For some time I’ve been looking for something to track TV watching like Letterboxd does for movies. After using TV Time for a couple months, this feels like one of the better options available at this time. If anybody reading wants to recommend another, perhaps better option, please let me know in the comments.

The price is right: free. The site isn’t invaded by ads. In fact, I didn’t see any ads anywhere. That’s my kind of clean user experience.

One complaint. I don’t see an easy or intuitive way in the app or on the website to link to my individual TV series reviews (share links are available inside the app, so that’s probably one way to create the link, but I don’t want to share a link to a social media service every time, just to get a link), nor is there any way (that I see) to export my activity on this site, which is problematic for me using as a permanent source for reviews. Therefore, I’m going to continue to post TV series reviews here and use it primarily for tracking what’s been watched. TV Time is, however, very good as a watchlist tracker.

“There’s an incredible amount of quality TV being made today — some of the budgets are insane — and because all these different platforms are doing it, it becomes more confusing for the consumer to find out where to watch, to remember where they left off, and to remember when the premiere is,” says TV Time COO Dan Brian. “It’s hard to wrangle it all.”

TV Time, the TV tracking app with over a million daily users, can now find your next binge | TechCrunch

Some other things I’ve learned about TV Time. When you want to skip around and watch different episodes, click on the TV series title in the app and that will take you to the overall summary of the show. I don’t rewatch TV series episodes in order. Instead, I’ll rewatch my favorite episodes, jumping all around in between seasons. For example, when Star Trek: Picard was on recently, I went back into TNG and watched relevant episodes with Data and Bruce Maddox.

It is possible to track what you’ve watched this way in TV Time although the app by default displays the newest next episode, so if you watch something from season 5, it will show you the next episode following the season 5 episode you last watched. At first, this puzzled me, but it makes sense when you’re watching a series for the first time and you would want to see the next episode. Just keep in mind, you aren’t restricted to watch a TV series this way. Just click the title of the TV show and you’ll always return to the home which displays all seasons in the series. From there you can quickly find the episode you want.

As for movies, TV Time is just … OK. It isn’t nearly as useful either statistically or functionally as Letterboxd. I wasn’t looking for a Letterboxd replacement, anyway, especially when the name of the app has “TV” in it, but you can track, rate and review movies.

Following people on TV Time is not intuitive at all. You need to drill down on comments and look at the person and then click follow. It’s almost like following other people inside TV Time is an afterthought. What I’ve been doing is following those who leave great comments on TV shows I like a lot (Harley Quinn!).
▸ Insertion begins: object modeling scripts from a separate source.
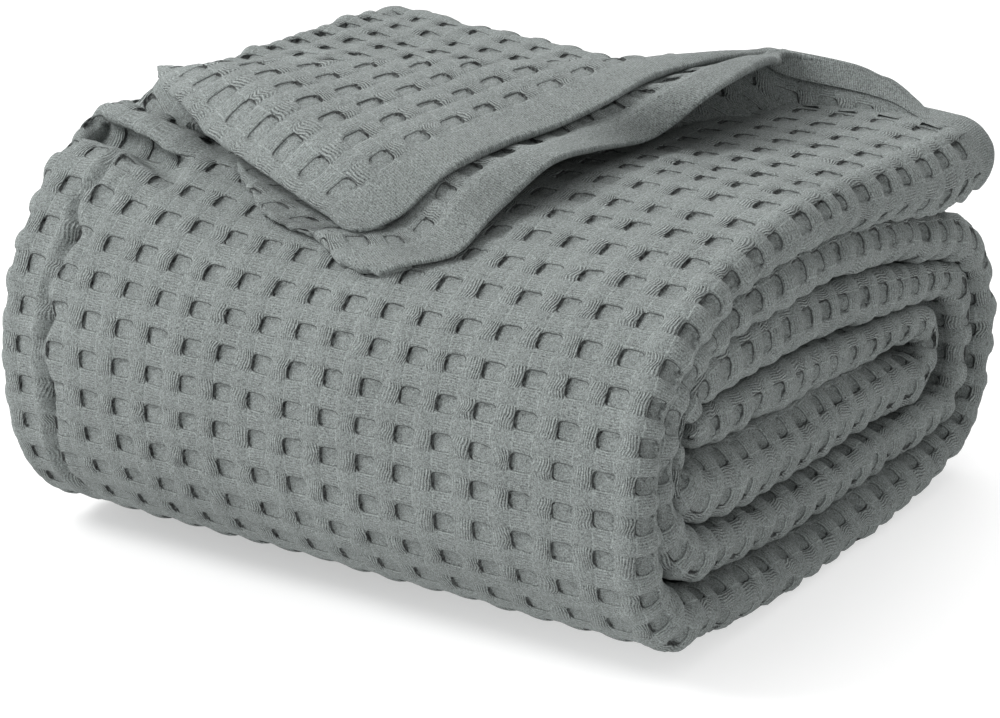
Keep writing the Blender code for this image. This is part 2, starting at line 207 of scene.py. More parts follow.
EDGE_SECTIONS = 6  # the fold goes on in the direction of this many sections
EDGE_DROP = 0.40  # and bends down to the strip
NEAR_FOLD = 1.2  # the fold holds the ply up this far inwards
EDGE_SAG_UPPER = 0.35  # the plies sag near it
EDGE_SAG_LOWER = 0.90
SAG_UPPER_U = (1.0, -0.2)
SAG_LOWER_U = (2.4, 0.6)
SAG_WINDOW = (0.0, 1.5, 5.5, 7.5)  # but not at the upper ply's hem and ridge
# How far the left fold stands out past the table's first row: place from the hem, reach
LEFT_EDGE_UPPER = (
    (0.0, 0.25), (0.3, 0.20), (0.7, 0.13), (1.35, 0.06), (2.05, 0.02), (4.5, 0.0), (6.0, 0.05),
    (8.5, 0.1), (10.0, -0.1), (13.0, -0.2),
)
LEFT_EDGE_LOWER = (
    (0.0, 0.35), (0.15, 0.60), (0.35, 0.78), (0.6, 0.93), (0.9, 1.10), (1.25, 1.25), (1.65, 1.35),
    (2.4, 1.30), (3.95, 0.85), (5.5, 0.2), (7.0, -0.4), (8.5, -1.2), (12.0, -1.2),
)

# ---- sizes of the weave ----

COLUMN_ZERO = 8.35  # x of the waffle column next to the right fold noses
ROW_ZERO = (-9.3, 4.9)  # y and z of the row in the middle of the front
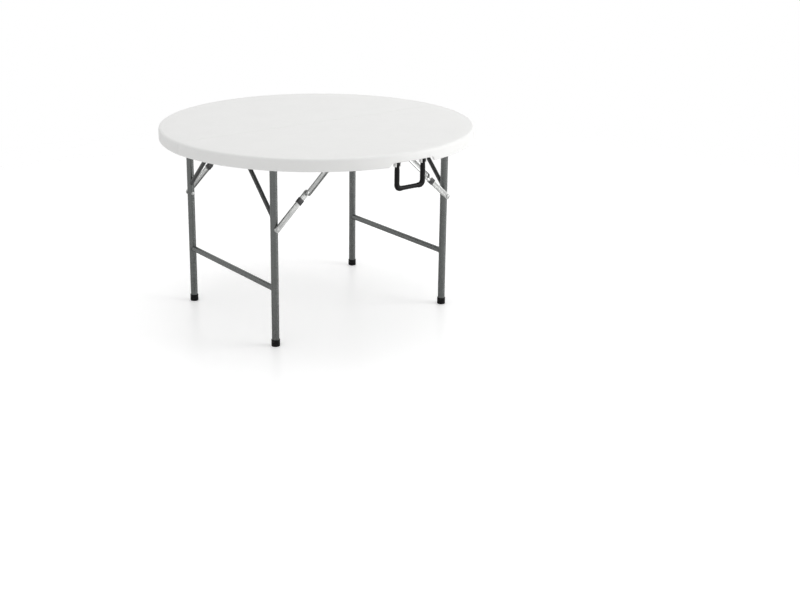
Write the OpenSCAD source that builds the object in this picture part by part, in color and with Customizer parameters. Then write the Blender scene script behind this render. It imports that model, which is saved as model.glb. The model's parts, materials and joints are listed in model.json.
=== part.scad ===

Commenting in TV Time is a neat experience. You can leave memes and in some shows pick actual screenshots to include. Of course you can include your own screencaps from shows. I’ve found the phone apps Pic Stitch and Over useful for editing pictures (stitching multiple pictures together and adding formatted text).

Both apps are free and if you want to pay for additional features offer a pro version. I made the stitched picture above for Stargirl using both phone apps.

Speaking of Letterboxd, on 5/23/2020 I passed the four digit followers milestone.

Thank you to those following my movie reviews, it’s much appreciated. A friendly reminder to newer readers: all new and old movie reviews are posted to my Letterboxd account first. Maybe it won’t always be that way, but really dig using this site. It lets you export all of your activity any time you want, which is cool. If only it did TV shows too … alas, it’s only movies. TV Time scratches the TV itch, I guess. Not as well, but it comes close enough for now.

TV Time, again, as far as I can tell (corrections welcome in the comments), does not provide any sort of export function for your activity. If you’re looking at spending any amount of time creating content at another site, keep in mind that if the site/service goes away, you won’t have it any more without export functionality. Having your own blog at least provides a way to pull all content you’ve created together in one place.

I’m open to options that have both movie and TV review functionality as well as provide full export at any time (you should always own your own created content). I haven’t found any site or service which nails this for both … yet. Have you? Open to suggestions in the comments area, please. Will keep looking…

How Letterboxd Is Trying to Get an Edge Over Other Movie Apps

It’s no surprise we’re Letterboxd fans. This blog’s creation was because I wanted to do more than the Letterboxd site allowed to do. Started using it to keep track of how many movies we are watching on the various streaming platforms and in the movie theater so that evaluating if we’re “getting our money’s worth” out of the service is being realized.

As of 11/23/2019, my Letterboxd home page

As a movie diary, review and list (memes!) site, it’s fantastic. All our movie reviews are logged and diaried there first and many become linked here as part of a greater discussion.

More and more film writers are using us as—at a minimum—a diary, to ensure they’ve logged the day and date they saw each film. We love the critics who choose to share their first impressions on Letterboxd and we’re noticing more and more of them see Letterboxd as a way to build their brands and bring readers to their host sites. We’re cool with that. What we’re really cool with is the growing number of filmmakers who are using Letterboxd to log their watches and thoughts. Because filmmakers are film lovers first and foremost, and we bill ourselves as the social network for film lovers.

How Letterboxd Is Trying to Get an Edge Over Other Movie Apps

If you just want a place to keep track of the movies you have seen and how you feel about them, then Letterboxd is for you.

We need a Letterboxd for TV shows. Any recommendations? And if you already use Letterboxd, what do you use it for currently?